Material:
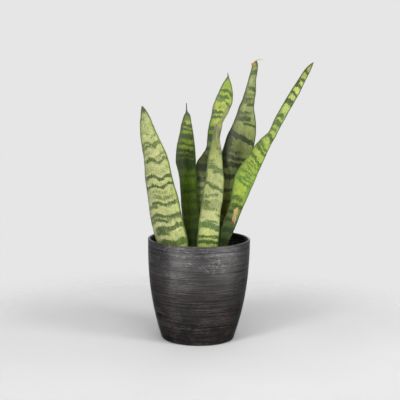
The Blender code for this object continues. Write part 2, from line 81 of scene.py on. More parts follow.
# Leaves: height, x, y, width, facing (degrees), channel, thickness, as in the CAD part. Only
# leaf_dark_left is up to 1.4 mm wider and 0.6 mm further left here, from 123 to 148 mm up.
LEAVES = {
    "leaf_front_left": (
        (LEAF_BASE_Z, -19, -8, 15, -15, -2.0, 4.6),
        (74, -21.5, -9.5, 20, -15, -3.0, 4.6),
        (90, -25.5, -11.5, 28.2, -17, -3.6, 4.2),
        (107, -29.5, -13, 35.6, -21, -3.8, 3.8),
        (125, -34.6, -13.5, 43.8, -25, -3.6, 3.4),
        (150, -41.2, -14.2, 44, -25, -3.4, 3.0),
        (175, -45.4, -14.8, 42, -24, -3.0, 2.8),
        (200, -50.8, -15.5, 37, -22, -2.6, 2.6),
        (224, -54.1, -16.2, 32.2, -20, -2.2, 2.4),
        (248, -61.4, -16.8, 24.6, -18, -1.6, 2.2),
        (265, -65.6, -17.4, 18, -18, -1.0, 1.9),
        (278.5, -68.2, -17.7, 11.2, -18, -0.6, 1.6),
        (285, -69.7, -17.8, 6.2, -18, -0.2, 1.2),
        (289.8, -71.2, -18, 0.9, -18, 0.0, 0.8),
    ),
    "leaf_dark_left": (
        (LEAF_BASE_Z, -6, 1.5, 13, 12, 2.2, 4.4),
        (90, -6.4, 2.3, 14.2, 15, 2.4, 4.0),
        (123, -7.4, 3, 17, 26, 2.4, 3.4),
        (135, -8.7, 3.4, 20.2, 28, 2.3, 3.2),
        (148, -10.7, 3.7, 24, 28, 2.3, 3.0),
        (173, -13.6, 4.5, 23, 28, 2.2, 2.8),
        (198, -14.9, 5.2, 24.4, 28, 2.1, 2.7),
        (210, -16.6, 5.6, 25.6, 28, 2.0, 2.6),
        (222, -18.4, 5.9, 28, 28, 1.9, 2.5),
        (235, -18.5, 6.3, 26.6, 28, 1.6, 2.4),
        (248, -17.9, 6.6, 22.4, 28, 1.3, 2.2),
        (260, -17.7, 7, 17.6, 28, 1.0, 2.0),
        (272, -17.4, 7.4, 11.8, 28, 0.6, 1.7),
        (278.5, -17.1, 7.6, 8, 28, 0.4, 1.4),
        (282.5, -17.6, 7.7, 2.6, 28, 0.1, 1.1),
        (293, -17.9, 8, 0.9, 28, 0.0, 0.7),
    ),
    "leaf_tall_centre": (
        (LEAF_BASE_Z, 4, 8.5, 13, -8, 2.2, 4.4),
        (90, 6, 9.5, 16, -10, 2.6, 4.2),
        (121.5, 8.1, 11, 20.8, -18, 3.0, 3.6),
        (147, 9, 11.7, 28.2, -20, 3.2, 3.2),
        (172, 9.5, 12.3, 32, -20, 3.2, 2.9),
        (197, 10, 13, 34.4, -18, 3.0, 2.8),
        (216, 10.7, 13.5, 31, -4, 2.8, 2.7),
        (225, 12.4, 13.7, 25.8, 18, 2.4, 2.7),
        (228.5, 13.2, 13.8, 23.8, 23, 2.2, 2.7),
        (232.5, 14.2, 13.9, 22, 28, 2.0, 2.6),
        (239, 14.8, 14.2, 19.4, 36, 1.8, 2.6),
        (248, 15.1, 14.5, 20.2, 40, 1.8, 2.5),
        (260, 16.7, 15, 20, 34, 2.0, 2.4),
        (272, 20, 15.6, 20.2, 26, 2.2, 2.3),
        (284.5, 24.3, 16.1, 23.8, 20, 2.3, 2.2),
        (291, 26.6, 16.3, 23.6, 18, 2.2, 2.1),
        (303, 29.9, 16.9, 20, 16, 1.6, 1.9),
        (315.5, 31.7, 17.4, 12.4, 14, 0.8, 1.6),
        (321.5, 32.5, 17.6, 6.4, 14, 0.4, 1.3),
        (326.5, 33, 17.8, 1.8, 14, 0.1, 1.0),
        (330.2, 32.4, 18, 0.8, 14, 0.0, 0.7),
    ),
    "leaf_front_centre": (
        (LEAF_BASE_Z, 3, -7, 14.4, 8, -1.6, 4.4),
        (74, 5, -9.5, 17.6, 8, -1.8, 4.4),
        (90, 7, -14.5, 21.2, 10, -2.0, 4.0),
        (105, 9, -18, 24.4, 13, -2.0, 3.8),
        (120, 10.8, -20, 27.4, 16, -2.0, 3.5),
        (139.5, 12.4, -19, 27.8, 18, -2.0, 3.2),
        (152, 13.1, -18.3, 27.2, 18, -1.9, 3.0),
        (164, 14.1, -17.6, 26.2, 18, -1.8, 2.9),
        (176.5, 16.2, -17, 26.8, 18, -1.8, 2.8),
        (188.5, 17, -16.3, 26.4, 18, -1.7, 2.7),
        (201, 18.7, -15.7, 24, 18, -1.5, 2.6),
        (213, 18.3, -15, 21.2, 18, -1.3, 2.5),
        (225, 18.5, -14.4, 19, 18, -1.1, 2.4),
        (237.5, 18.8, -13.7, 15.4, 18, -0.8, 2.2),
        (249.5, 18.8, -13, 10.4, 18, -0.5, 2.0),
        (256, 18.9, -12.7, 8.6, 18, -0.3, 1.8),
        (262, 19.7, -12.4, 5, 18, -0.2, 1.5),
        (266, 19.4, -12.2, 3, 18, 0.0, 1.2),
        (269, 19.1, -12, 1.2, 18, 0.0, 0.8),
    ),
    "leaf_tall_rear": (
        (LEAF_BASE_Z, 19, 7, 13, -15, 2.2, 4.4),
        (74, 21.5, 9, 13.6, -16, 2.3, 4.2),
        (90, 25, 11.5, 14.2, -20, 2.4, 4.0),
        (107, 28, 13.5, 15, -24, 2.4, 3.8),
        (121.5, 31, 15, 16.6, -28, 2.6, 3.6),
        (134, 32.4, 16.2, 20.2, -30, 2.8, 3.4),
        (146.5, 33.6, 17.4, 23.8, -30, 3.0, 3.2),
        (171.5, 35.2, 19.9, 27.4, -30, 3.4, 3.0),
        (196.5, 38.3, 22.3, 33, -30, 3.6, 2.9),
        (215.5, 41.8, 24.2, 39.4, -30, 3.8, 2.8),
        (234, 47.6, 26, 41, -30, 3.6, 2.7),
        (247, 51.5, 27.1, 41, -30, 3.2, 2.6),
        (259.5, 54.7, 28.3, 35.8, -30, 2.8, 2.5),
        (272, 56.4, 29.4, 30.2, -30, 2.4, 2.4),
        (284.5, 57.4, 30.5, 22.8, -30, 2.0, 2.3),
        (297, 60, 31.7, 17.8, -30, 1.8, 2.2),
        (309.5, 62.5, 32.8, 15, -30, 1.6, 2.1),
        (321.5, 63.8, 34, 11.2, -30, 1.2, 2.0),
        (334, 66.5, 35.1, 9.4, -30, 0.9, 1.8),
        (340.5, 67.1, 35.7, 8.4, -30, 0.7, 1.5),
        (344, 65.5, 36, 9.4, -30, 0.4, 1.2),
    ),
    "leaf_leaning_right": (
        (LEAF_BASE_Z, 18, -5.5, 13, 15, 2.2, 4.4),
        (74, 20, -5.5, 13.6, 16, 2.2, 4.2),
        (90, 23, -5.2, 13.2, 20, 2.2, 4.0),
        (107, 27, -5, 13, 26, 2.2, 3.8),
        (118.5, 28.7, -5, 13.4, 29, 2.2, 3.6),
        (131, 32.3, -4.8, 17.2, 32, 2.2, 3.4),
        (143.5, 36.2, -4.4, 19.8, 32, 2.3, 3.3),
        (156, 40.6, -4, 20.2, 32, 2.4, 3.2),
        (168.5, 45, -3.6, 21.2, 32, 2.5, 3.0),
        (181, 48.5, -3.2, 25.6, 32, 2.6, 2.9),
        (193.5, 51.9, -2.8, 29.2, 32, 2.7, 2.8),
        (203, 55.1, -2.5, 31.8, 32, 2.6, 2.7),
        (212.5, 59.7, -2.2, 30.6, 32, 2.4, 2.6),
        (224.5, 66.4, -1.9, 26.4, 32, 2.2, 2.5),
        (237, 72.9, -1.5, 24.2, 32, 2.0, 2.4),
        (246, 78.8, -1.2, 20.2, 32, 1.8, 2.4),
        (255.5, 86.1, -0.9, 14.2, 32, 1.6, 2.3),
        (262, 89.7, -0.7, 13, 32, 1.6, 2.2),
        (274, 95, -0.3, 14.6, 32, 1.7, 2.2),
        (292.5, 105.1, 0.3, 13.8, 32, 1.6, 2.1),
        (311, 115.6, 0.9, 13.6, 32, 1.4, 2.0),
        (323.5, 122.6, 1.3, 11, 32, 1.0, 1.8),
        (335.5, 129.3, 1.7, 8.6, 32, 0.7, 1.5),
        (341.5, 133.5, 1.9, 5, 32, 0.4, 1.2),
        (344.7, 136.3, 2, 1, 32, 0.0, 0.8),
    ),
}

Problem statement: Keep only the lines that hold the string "from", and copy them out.

Exercise result:
The Blender code for this object continues. Write part 2, from line 81 of scene.py on. More parts follow.
# leaf_dark_left is up to 1.4 mm wider and 0.6 mm further left here, from 123 to 148 mm up.